I think you see your marriage at present as some grisly old dishcloth that's been stuck behind the sink for years. Wouldn't it be possible to see it, instead, as a rather intricate and fascinating piece of embroidery which, although moth-eaten, still has charm, in a faded way?

If you can bear it, I'd stick around for a couple more years before you throw in the towel. Eventually, the girlfriends will drift away or your husband's sex-drive will fizzle out. Meanwhile, you can still develop a fulfilling single life while still being married. But eventually, you might find you've got a rather scrummy wine on your hands, instead of the bottle of sour old plonk you think is lying in your cellar at the moment.

Readers say . . .

Look before you leap

I think the most important question is: how do you see yourself living in the "autumn" of your life? Do you want companionship, someone who is a friend, reliable and safe, and do you want security during your retirement years? How will you cope if you become ill, or unable to manage on your own? There are thousands of couples who live very amicably and happily without "passion". They keep each other company and enjoy independent lives within the framework of a safe environment.

L Brennan, Dalkey

Break free now

Your husband suffers from the same syndrome as my ex: wanting to both have his cake and eat it. Of course he doesn't want a divorce, as it would mean losing all his home comforts, the excitement of illicit relationships, and it would make people aware of how he has been treating you all these years.

What do you have to gain? Pain, sadness, difficult times and lots of other negative feelings at first, I admit. But now my feeling of freedom just grows. No more pretending, no more hidden humiliations and I feel I've dropped 20 years. It is expensive but not as much as I thought -- or my ex made me believe -- and you can't let the thought of the cost keep you in this situation forever.

And while you may try to stay friends with him, you'll probably realise in the end that if he can dismiss your obvious unhappiness so easily, he's not worthy of being your friend.

D Kelly, by email

You can make it work

You sound tired and depressed about your current situation. It's difficult when our children leave home -- our busy lives, with them at the centre, seem emptier and less fulfilling. Suddenly it's the two of you and you have to summon up the energy to restructure your lives together (or not!).

At first I found this difficult after our daughters left. My husband was still my best friend but maybe I felt my daughters were the ones having the fun, passion and a future. I felt tired and listless and went on a rare visit to my doctor. I had an under-active thyroid and with treatment feel so much better.

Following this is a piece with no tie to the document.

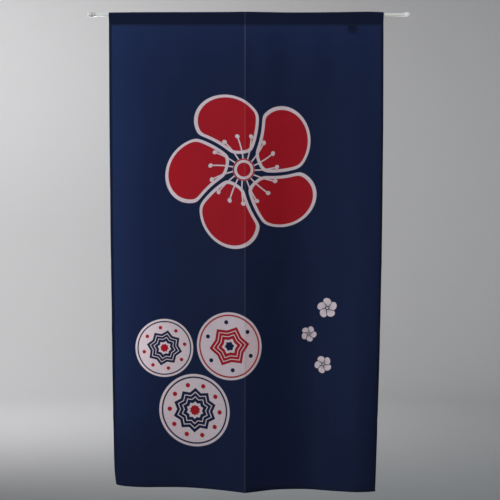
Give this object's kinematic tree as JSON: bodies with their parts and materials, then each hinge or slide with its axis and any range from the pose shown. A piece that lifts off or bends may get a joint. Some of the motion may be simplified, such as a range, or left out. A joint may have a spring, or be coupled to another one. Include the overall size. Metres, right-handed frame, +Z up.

Fortunately he stuck around (without girlfriends) while I reassessed my future and with time I put more effort into our life together. We have refound passion and an immense closeness that our shared history reinforces.

Please get help -- check your physical and mental health -- and do talk to him about your feelings. Otherwise 25 years of friendship may be thrown away too easily.

C Power, Co Wicklow

Don't let it get worse

Make the break as soon as you can. Things will get worse in your marriage from a situation like this.

If you stay, you will begin to "mind" his girlfriends, have less in common and be trapped with someone who may be handy for, say, checking the tyre pressures, while you keep him in a comfortable existence in the home. You will become angry and resentful.

You are young enough to overcome the financial downside to this split and enjoy your liberation as a free woman. Separate fully and legally, or you are likely to find that you will be seeking that divorce in very nasty circumstances before too long.